Profits have fallen sharply at the platinum group metals mining group
October 25, 2023
  • Record production
  • Annual revenue rises slightly to £142mn
  • Annual pre-tax profit falls from £26.5mn to £12.3mn (0.47p)
  • PE ratio of 12

Jubilee Metals (JLP: 5.8p), an Aim-traded mining company, delivered record production in the 12 months to 30 June 2023, but much lower profits due to weaker platinum group metals (PGMs) prices.

Revenue per PGM ounce dropped 14 per cent to £1,048 while net cost per ounce increased from £305 to £422, the effect of which was a £6.7mn drop in the segment’s operating profit to £18.8mn on 2 per cent higher production of 42,433 PGM ounces. The category accounted for 88 per cent of group revenue. Copper prices also dipped, down 12 per cent to £6,187 per tonne which, combined with higher net costs, led to a £4.4mn operating profit reversal.

The 53 per cent decline in group pre-tax profit also reflects a hike in finance costs from £1.4mn to £5.1mn. Capital expenditure of £43.9mn exceeded operating cash flow of £31mn, and house broker Canaccord Genuity predicts negative free cash flow of £9.9mn in the new financial year, too.

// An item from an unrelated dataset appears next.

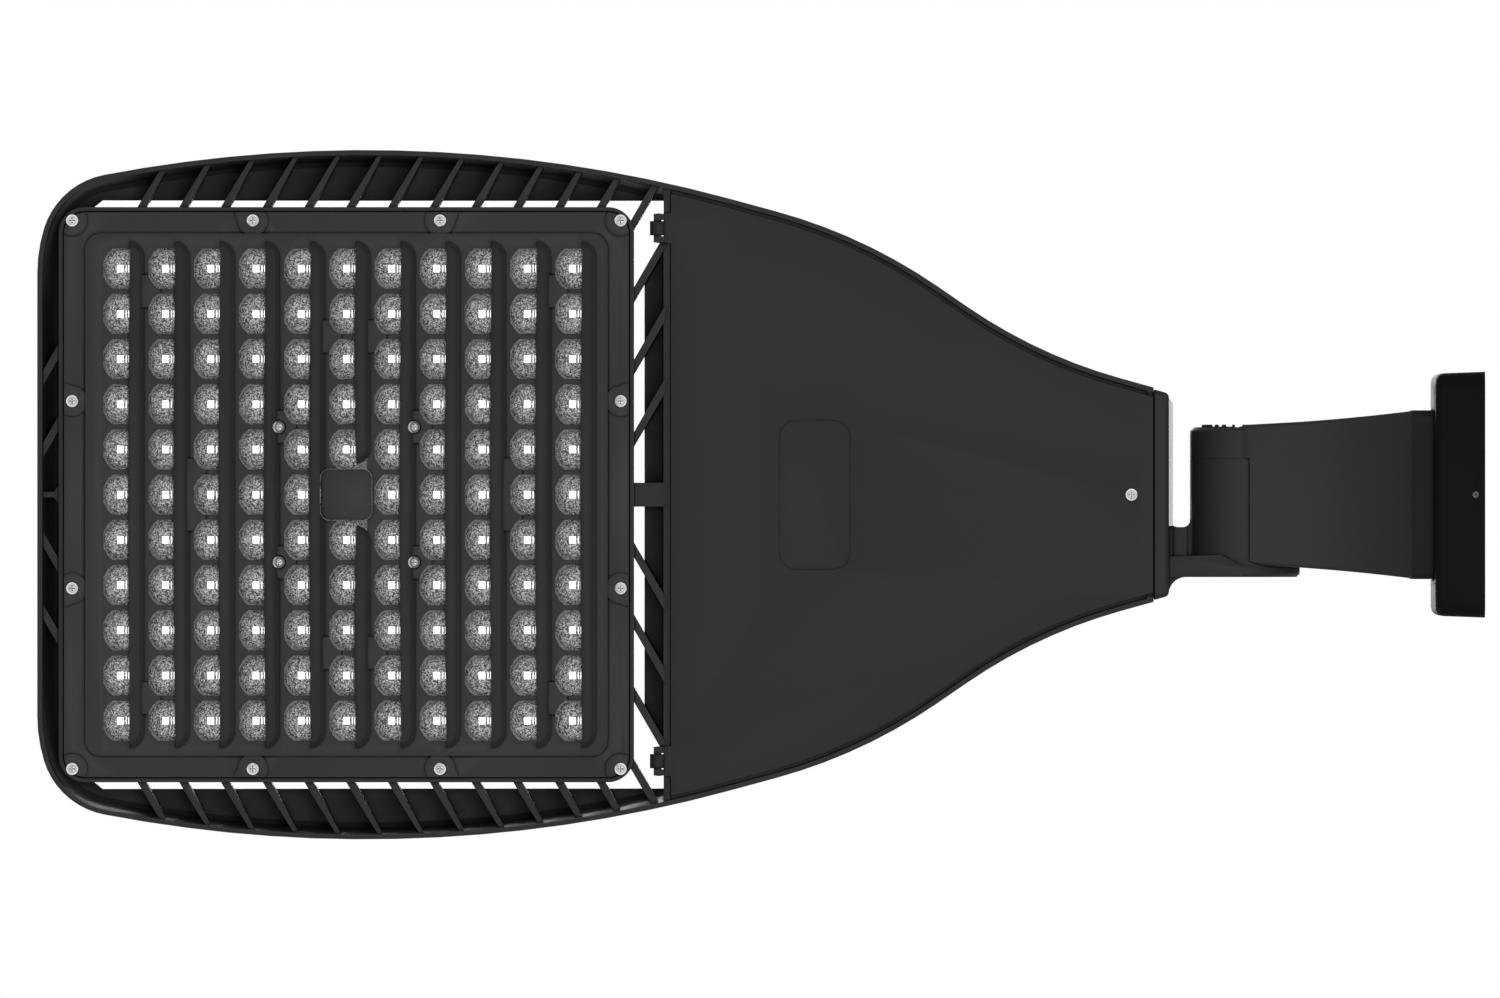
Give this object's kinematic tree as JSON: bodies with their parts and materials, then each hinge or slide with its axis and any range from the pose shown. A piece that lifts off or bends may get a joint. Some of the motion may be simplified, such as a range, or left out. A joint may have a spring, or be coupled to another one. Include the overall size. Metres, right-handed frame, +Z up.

Importantly, Jubilee’s balance sheet is well funded, with current assets of £98mn, more than £20mn above current liabilities. Tangible net asset value of £125mn (4.56p) also includes property assets worth £88mn, but Canaccord says Jubilee will have to deliver on its production guidance and maintain costs to retain its solid balance sheet position.

Bearing this in mind, the directors are guiding shareholders to expect 11 per cent higher chrome concentrate production of 1.45mn tonnes, a doubling of copper output to 5,850 tonnes and flat PGM production of 42,000 ounces in the 2023-24 financial year. On this basis, analysts forecast a slightly higher annual cash profit of £25mn, half the level reported in the 2021-22 financial year.

Jubilee’s shares are modestly rated on a price/earnings ratio of 12. They are also priced 22 per cent below book value and on a 55 per cent discount to Canaccord’s target price of 13p. However, it’s best to adopt a watching brief until there is visibility on an earnings recovery. For that higher PGM prices or a ramp-up in production will be required. Hold.